··· DATA LISTING

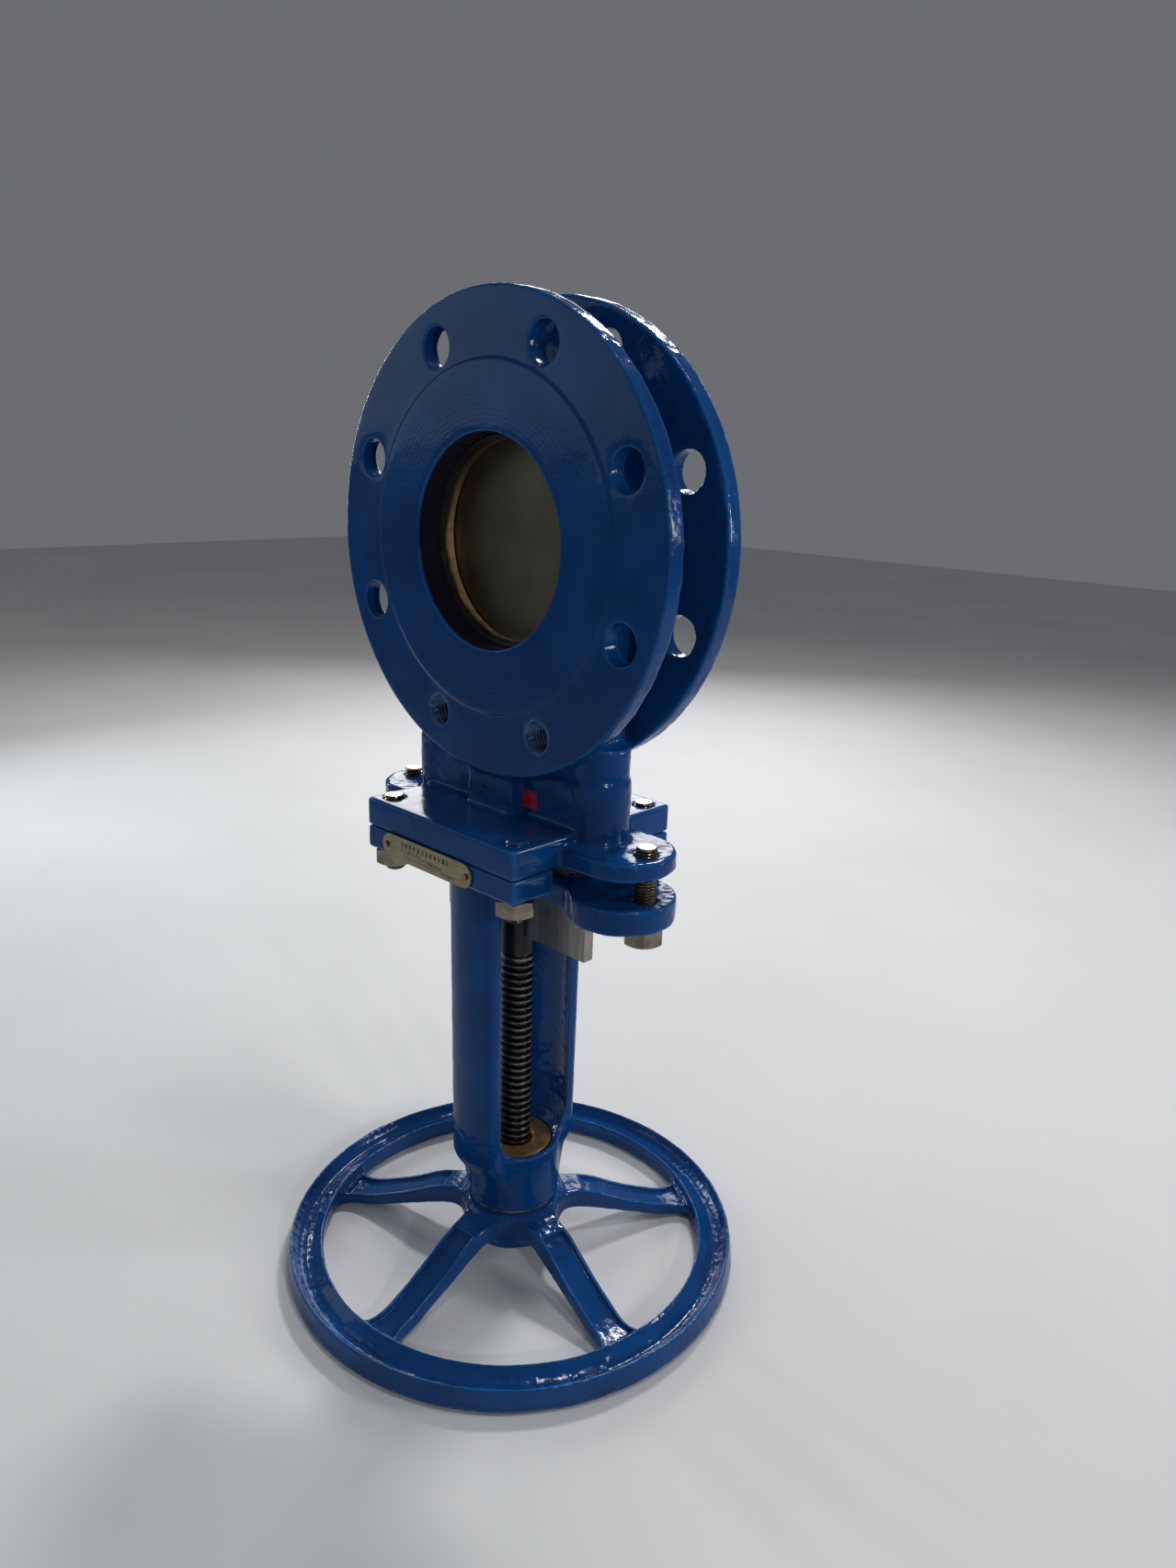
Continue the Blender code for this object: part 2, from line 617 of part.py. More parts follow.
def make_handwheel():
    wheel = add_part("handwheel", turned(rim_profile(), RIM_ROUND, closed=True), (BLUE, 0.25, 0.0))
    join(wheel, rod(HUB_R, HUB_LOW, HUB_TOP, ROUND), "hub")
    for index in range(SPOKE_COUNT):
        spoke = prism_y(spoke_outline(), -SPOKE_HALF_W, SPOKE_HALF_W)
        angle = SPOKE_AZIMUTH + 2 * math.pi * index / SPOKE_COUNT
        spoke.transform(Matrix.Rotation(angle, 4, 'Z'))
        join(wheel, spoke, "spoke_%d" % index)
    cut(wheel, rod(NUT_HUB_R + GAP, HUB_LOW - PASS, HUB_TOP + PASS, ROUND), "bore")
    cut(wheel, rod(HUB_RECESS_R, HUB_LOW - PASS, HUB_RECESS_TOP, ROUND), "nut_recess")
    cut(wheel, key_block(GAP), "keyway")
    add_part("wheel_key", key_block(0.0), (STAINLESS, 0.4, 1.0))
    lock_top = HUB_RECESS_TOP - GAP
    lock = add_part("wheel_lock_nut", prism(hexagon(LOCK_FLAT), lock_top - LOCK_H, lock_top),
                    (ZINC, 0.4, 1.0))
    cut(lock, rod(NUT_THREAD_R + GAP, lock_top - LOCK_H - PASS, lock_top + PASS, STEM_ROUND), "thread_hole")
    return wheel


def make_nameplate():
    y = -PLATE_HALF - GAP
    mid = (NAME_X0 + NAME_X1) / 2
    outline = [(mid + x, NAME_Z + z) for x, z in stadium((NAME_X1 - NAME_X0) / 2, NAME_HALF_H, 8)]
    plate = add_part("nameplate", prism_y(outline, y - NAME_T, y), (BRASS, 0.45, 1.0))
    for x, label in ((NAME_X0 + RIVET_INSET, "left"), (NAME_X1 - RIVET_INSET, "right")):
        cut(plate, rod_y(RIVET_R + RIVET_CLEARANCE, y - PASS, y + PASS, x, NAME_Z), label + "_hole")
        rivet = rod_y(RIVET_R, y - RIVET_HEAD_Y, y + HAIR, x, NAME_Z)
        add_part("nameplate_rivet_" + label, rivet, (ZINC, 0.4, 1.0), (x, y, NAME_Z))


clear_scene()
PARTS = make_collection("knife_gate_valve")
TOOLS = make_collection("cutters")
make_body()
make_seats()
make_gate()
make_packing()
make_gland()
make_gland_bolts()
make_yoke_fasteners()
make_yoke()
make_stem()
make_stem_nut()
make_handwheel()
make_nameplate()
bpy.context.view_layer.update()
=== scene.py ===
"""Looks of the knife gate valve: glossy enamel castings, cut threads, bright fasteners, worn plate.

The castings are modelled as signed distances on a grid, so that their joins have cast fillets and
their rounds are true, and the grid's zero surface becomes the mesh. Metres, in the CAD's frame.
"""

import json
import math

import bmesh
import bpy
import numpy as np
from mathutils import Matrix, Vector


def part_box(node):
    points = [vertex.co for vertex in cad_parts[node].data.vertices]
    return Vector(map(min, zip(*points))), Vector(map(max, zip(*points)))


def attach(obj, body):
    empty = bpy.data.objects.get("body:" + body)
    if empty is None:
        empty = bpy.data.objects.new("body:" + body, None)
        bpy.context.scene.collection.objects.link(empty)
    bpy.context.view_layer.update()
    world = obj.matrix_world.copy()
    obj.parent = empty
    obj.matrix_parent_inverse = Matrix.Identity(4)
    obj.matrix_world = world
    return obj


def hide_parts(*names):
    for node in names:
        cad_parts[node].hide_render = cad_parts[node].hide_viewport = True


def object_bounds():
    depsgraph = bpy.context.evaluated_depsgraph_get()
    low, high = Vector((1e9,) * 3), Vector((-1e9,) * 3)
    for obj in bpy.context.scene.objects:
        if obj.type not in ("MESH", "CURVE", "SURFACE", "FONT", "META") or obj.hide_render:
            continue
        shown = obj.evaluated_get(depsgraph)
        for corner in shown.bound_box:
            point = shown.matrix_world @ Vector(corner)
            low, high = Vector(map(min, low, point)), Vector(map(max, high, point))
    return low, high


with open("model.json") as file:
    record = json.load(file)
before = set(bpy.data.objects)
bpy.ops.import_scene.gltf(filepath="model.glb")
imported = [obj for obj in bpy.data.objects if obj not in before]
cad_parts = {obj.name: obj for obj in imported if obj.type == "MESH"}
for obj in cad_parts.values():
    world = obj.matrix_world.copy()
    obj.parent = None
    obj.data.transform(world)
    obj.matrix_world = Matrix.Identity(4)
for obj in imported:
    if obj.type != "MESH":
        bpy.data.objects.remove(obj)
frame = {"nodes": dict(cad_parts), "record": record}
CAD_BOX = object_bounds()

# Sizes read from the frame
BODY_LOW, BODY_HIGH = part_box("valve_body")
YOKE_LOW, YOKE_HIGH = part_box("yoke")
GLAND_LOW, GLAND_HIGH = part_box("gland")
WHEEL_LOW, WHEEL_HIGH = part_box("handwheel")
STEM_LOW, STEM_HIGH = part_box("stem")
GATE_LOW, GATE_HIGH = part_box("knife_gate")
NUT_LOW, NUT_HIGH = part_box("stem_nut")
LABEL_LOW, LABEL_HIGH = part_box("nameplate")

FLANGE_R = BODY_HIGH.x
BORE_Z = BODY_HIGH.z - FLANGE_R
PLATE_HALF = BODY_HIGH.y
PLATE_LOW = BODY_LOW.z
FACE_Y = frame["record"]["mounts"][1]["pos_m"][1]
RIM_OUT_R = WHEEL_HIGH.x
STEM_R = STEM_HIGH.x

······
··· DATA LISTING

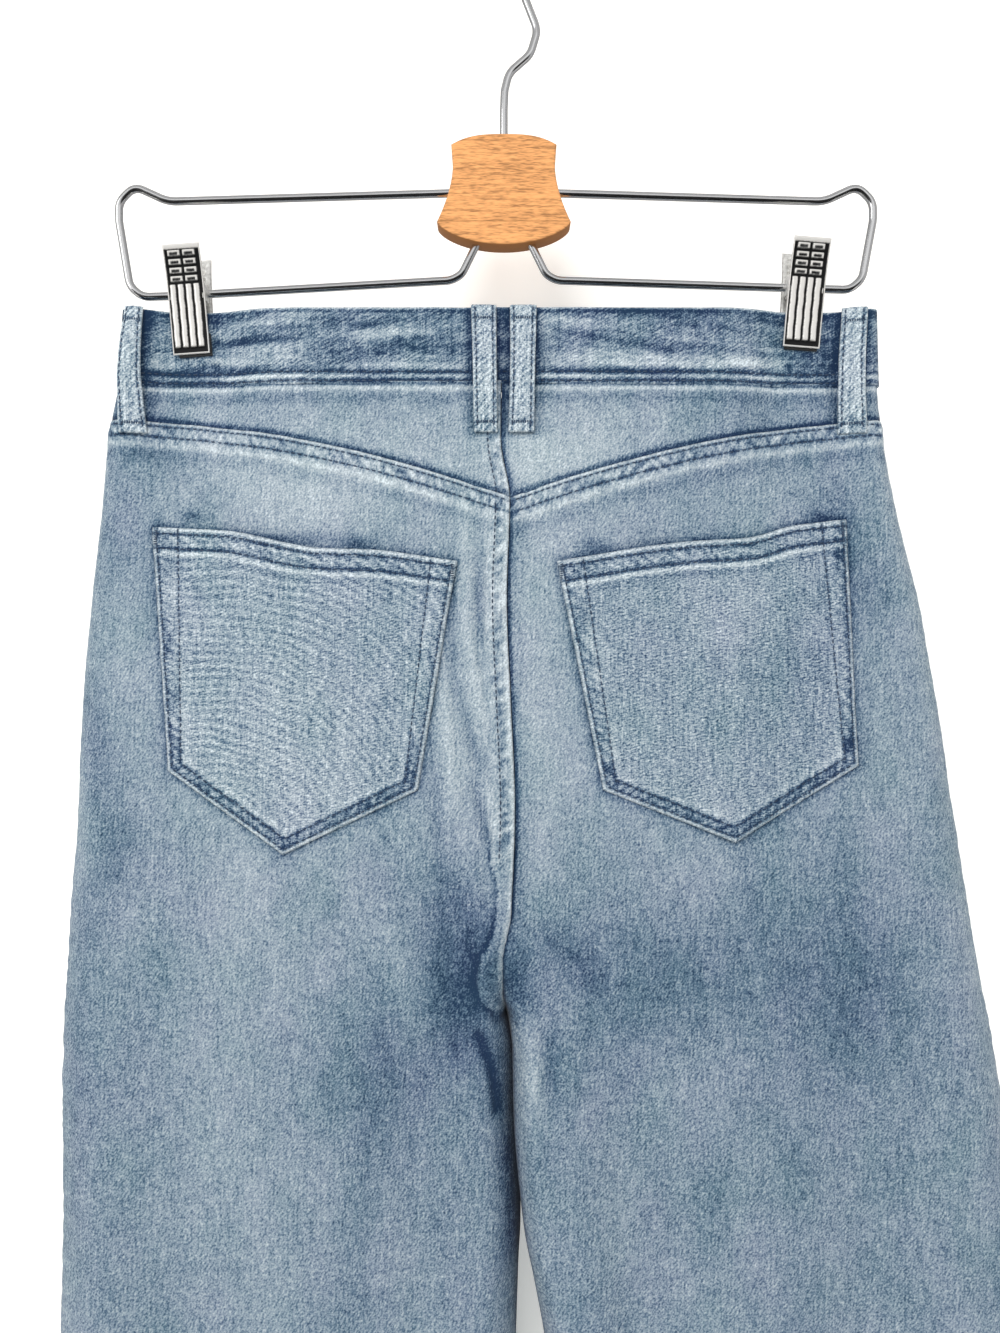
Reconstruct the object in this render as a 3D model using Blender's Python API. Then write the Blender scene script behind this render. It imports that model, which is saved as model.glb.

······

### INSTRUCTION
Only the lines from the one holding "clear_scene()" through the one holding "Vector(map(max, high, point))" are wanted; retype them exactly.

### TASK OUTPUT
clear_scene()
PARTS = make_collection("knife_gate_valve")
TOOLS = make_collection("cutters")
make_body()
make_seats()
make_gate()
make_packing()
make_gland()
make_gland_bolts()
make_yoke_fasteners()
make_yoke()
make_stem()
make_stem_nut()
make_handwheel()
make_nameplate()
bpy.context.view_layer.update()
=== scene.py ===
"""Looks of the knife gate valve: glossy enamel castings, cut threads, bright fasteners, worn plate.

The castings are modelled as signed distances on a grid, so that their joins have cast fillets and
their rounds are true, and the grid's zero surface becomes the mesh. Metres, in the CAD's frame.
"""

import json
import math

import bmesh
import bpy
import numpy as np
from mathutils import Matrix, Vector


def part_box(node):
    points = [vertex.co for vertex in cad_parts[node].data.vertices]
    return Vector(map(min, zip(*points))), Vector(map(max, zip(*points)))


def attach(obj, body):
    empty = bpy.data.objects.get("body:" + body)
    if empty is None:
        empty = bpy.data.objects.new("body:" + body, None)
        bpy.context.scene.collection.objects.link(empty)
    bpy.context.view_layer.update()
    world = obj.matrix_world.copy()
    obj.parent = empty
    obj.matrix_parent_inverse = Matrix.Identity(4)
    obj.matrix_world = world
    return obj


def hide_parts(*names):
    for node in names:
        cad_parts[node].hide_render = cad_parts[node].hide_viewport = True


def object_bounds():
    depsgraph = bpy.context.evaluated_depsgraph_get()
    low, high = Vector((1e9,) * 3), Vector((-1e9,) * 3)
    for obj in bpy.context.scene.objects:
        if obj.type not in ("MESH", "CURVE", "SURFACE", "FONT", "META") or obj.hide_render:
            continue
        shown = obj.evaluated_get(depsgraph)
        for corner in shown.bound_box:
            point = shown.matrix_world @ Vector(corner)
            low, high = Vector(map(min, low, point)), Vector(map(max, high, point))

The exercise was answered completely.